Data lines
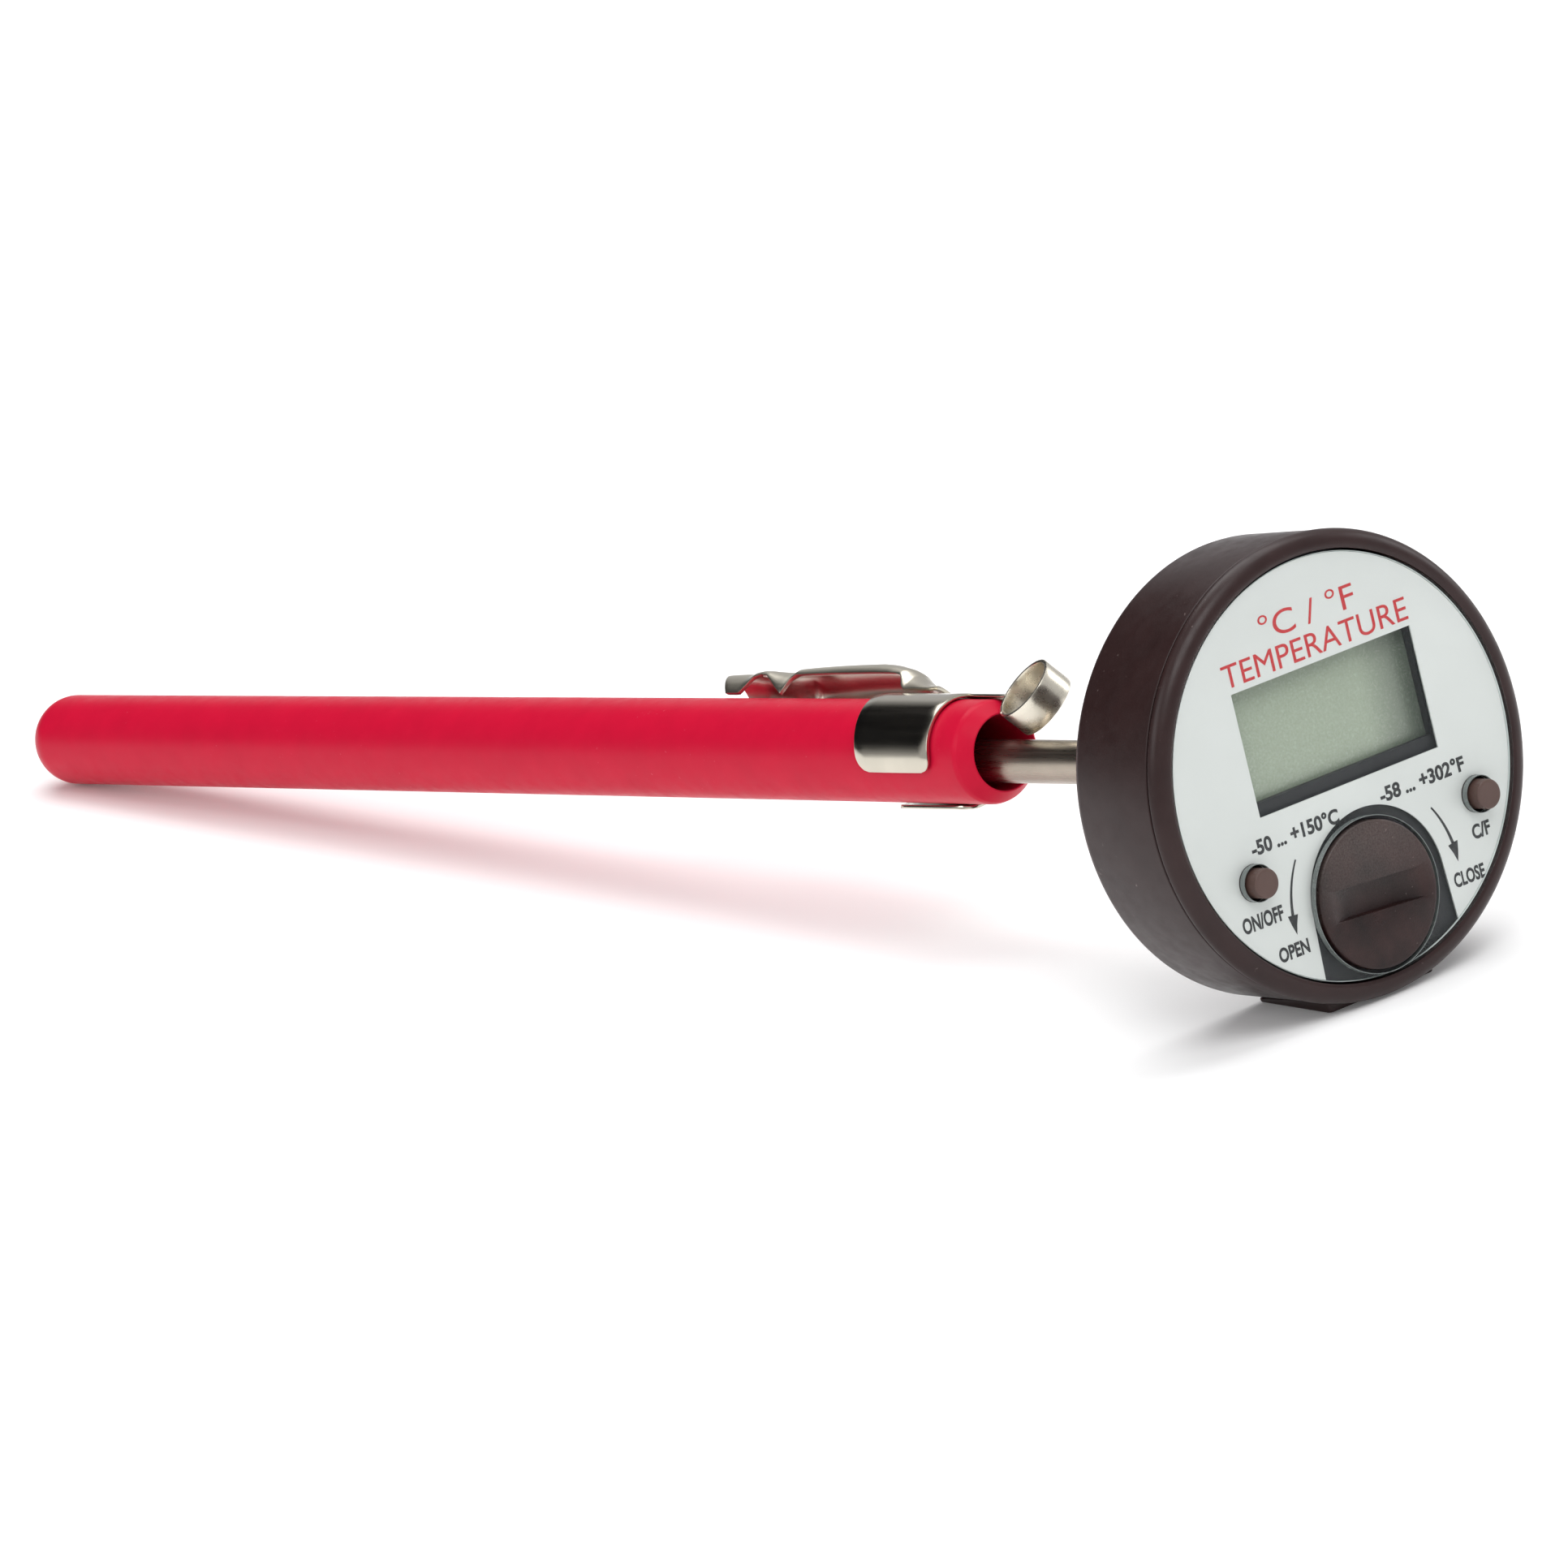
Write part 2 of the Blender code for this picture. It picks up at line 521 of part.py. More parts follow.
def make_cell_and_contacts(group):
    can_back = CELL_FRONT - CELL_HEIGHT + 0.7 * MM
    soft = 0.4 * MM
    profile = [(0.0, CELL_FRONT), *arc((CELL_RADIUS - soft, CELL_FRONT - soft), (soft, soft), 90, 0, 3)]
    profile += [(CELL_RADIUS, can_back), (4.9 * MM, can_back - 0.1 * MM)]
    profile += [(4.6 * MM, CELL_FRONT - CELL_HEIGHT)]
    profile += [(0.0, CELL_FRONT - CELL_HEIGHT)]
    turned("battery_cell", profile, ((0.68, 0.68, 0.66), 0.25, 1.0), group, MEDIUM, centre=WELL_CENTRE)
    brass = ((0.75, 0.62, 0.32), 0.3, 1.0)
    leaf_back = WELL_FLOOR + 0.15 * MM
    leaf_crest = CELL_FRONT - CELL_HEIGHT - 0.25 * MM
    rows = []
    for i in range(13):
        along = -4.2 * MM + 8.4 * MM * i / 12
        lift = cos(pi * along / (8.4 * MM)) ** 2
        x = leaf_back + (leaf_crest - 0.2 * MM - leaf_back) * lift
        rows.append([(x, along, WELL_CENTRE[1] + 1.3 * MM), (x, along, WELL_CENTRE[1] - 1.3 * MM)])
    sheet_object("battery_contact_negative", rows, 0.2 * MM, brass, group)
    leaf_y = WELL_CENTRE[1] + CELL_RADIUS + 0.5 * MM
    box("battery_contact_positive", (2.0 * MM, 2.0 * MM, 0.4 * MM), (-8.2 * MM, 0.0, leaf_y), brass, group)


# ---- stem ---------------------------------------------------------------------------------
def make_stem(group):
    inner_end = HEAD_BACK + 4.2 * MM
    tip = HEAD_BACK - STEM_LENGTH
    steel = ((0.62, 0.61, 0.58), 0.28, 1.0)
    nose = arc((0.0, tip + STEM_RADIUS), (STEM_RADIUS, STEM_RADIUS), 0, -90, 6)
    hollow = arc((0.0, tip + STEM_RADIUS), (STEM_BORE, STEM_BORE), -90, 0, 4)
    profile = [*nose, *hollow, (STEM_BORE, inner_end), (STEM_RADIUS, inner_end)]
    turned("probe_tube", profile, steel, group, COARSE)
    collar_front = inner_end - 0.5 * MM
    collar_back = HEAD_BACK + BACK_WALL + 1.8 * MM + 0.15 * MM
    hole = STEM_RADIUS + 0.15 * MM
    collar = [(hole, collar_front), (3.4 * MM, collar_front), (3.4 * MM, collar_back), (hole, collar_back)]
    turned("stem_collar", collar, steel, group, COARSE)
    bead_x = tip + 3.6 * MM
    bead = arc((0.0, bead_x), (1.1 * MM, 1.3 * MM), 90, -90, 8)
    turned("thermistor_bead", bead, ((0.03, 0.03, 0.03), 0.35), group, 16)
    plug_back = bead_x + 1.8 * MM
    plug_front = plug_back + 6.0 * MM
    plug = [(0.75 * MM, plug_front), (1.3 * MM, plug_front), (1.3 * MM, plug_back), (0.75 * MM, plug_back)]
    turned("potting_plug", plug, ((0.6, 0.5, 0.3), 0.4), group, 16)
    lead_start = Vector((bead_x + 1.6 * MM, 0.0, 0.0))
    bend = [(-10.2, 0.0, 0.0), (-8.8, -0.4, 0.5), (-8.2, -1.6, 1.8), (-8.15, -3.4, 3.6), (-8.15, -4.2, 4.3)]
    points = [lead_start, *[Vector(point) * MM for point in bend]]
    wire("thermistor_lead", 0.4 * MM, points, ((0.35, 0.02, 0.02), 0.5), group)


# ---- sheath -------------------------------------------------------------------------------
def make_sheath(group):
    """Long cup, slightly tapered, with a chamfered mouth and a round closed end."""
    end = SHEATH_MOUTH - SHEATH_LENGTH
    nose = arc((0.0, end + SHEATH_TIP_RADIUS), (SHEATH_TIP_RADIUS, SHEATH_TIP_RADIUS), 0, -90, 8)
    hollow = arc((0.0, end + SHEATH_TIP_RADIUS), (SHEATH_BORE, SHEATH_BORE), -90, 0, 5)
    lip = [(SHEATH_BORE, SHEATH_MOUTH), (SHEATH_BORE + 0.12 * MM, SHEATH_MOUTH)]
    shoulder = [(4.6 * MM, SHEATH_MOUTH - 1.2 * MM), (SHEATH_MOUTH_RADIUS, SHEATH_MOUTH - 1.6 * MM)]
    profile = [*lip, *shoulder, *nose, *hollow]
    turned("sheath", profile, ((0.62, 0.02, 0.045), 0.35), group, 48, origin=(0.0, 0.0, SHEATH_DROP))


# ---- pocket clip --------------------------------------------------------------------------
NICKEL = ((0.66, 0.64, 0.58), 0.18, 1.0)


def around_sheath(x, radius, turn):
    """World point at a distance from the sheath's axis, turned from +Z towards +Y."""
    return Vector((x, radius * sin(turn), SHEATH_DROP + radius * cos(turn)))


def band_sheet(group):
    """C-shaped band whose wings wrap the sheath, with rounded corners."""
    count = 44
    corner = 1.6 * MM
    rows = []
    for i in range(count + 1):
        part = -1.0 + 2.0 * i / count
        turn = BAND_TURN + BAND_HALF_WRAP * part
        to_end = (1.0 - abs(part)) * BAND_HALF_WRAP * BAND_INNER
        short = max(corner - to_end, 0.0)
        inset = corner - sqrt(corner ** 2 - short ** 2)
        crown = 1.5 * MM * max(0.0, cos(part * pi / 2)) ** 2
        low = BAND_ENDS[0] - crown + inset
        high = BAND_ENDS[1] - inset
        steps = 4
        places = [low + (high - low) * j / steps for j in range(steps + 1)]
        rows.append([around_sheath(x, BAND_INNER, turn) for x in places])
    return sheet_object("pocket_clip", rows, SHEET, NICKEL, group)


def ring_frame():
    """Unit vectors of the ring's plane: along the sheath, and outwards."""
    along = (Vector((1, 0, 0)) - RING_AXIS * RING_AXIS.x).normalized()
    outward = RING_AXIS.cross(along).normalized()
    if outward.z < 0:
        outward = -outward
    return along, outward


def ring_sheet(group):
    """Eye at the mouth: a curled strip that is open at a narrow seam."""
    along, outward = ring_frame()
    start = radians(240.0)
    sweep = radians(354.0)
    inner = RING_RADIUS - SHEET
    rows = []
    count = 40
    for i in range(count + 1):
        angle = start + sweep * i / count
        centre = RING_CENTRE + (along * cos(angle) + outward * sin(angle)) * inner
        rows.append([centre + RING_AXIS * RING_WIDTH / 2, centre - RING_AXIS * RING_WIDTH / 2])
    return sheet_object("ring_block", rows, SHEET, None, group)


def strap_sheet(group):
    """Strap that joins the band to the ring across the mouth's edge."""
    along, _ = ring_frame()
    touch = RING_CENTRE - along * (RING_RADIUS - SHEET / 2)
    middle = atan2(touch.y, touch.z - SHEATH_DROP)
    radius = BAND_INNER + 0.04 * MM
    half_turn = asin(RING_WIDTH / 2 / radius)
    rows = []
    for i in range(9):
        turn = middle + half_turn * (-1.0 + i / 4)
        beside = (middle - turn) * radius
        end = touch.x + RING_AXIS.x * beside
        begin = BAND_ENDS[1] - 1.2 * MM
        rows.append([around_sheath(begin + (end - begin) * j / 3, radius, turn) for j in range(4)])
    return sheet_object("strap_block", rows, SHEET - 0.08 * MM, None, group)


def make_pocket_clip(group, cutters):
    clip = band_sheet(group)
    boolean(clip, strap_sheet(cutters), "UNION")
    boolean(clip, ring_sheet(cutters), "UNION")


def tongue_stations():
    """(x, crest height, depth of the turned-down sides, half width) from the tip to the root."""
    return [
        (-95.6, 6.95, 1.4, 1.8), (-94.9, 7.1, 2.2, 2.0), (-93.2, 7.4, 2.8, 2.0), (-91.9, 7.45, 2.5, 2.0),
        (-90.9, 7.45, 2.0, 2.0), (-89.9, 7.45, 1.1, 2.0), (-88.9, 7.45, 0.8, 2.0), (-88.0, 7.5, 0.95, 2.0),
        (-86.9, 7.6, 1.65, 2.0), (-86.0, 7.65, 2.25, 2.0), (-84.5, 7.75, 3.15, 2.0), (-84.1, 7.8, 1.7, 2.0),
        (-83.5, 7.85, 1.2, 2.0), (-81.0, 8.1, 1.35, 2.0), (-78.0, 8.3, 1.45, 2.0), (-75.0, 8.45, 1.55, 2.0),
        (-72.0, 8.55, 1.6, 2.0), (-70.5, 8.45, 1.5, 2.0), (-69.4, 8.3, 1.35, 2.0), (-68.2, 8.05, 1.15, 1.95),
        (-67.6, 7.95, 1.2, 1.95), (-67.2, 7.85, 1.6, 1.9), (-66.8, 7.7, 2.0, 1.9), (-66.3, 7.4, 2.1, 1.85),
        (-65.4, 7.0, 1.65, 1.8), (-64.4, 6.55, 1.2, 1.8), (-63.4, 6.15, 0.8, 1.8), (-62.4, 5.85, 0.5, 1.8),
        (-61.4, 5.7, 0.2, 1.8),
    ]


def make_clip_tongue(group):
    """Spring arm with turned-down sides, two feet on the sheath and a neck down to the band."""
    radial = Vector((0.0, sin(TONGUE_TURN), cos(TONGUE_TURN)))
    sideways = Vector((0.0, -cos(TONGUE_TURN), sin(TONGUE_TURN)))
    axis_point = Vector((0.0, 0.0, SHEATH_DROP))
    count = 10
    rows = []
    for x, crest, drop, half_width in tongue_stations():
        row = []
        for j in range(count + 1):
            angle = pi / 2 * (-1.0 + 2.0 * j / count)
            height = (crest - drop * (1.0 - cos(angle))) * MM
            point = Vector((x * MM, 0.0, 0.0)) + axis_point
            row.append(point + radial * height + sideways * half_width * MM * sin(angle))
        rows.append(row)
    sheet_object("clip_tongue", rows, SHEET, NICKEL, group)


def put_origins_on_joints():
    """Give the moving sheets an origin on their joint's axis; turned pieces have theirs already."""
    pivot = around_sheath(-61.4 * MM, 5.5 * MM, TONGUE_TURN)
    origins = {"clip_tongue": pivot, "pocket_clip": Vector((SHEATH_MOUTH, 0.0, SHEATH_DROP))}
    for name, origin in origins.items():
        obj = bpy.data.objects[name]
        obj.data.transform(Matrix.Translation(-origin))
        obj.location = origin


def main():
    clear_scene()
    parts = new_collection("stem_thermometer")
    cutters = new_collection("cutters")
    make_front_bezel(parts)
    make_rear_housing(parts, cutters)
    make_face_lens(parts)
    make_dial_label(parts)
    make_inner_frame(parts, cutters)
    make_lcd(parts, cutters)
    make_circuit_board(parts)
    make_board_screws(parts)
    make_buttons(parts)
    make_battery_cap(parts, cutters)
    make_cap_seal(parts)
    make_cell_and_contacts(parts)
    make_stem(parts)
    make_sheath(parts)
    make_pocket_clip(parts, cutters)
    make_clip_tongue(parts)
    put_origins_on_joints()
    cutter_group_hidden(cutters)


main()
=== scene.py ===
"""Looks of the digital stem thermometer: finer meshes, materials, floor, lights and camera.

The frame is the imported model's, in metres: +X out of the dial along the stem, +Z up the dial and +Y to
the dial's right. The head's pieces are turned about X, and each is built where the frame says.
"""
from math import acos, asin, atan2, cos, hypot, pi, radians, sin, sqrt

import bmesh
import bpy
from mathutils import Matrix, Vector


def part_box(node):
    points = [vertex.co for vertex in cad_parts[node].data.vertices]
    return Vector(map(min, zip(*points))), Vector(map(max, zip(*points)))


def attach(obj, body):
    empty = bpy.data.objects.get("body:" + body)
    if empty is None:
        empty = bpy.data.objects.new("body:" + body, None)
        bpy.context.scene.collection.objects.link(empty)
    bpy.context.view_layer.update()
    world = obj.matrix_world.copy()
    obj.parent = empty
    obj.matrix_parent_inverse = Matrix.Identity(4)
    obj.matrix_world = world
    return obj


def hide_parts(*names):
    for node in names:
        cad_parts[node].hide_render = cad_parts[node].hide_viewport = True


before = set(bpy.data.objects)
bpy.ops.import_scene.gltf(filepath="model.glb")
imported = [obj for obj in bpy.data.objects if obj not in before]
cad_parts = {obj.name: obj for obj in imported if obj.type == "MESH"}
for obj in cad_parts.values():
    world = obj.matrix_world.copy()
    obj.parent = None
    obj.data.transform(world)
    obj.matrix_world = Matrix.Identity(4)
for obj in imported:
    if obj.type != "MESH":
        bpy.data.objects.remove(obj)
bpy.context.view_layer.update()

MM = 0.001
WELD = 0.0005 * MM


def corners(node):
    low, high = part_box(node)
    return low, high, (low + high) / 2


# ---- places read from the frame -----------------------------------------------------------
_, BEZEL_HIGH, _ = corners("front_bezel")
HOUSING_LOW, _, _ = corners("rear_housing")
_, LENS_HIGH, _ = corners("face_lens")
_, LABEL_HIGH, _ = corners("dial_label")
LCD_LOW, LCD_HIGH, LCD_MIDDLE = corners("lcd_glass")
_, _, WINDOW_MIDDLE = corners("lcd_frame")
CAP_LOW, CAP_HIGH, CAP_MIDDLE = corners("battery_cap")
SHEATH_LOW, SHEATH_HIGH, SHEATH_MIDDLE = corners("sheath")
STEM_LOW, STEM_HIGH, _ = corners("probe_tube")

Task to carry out
Exactly and only the lines from the one containing "The frame is" through the end of the material are to be reproduced, both ends included.

Exercise result
The frame is the imported model's, in metres: +X out of the dial along the stem, +Z up the dial and +Y to
the dial's right. The head's pieces are turned about X, and each is built where the frame says.
"""
from math import acos, asin, atan2, cos, hypot, pi, radians, sin, sqrt

import bmesh
import bpy
from mathutils import Matrix, Vector


def part_box(node):
    points = [vertex.co for vertex in cad_parts[node].data.vertices]
    return Vector(map(min, zip(*points))), Vector(map(max, zip(*points)))


def attach(obj, body):
    empty = bpy.data.objects.get("body:" + body)
    if empty is None:
        empty = bpy.data.objects.new("body:" + body, None)
        bpy.context.scene.collection.objects.link(empty)
    bpy.context.view_layer.update()
    world = obj.matrix_world.copy()
    obj.parent = empty
    obj.matrix_parent_inverse = Matrix.Identity(4)
    obj.matrix_world = world
    return obj


def hide_parts(*names):
    for node in names:
        cad_parts[node].hide_render = cad_parts[node].hide_viewport = True


before = set(bpy.data.objects)
bpy.ops.import_scene.gltf(filepath="model.glb")
imported = [obj for obj in bpy.data.objects if obj not in before]
cad_parts = {obj.name: obj for obj in imported if obj.type == "MESH"}
for obj in cad_parts.values():
    world = obj.matrix_world.copy()
    obj.parent = None
    obj.data.transform(world)
    obj.matrix_world = Matrix.Identity(4)
for obj in imported:
    if obj.type != "MESH":
        bpy.data.objects.remove(obj)
bpy.context.view_layer.update()

MM = 0.001
WELD = 0.0005 * MM


def corners(node):
    low, high = part_box(node)
    return low, high, (low + high) / 2


# ---- places read from the frame -----------------------------------------------------------
_, BEZEL_HIGH, _ = corners("front_bezel")
HOUSING_LOW, _, _ = corners("rear_housing")
_, LENS_HIGH, _ = corners("face_lens")
_, LABEL_HIGH, _ = corners("dial_label")
LCD_LOW, LCD_HIGH, LCD_MIDDLE = corners("lcd_glass")
_, _, WINDOW_MIDDLE = corners("lcd_frame")
CAP_LOW, CAP_HIGH, CAP_MIDDLE = corners("battery_cap")
SHEATH_LOW, SHEATH_HIGH, SHEATH_MIDDLE = corners("sheath")
STEM_LOW, STEM_HIGH, _ = corners("probe_tube")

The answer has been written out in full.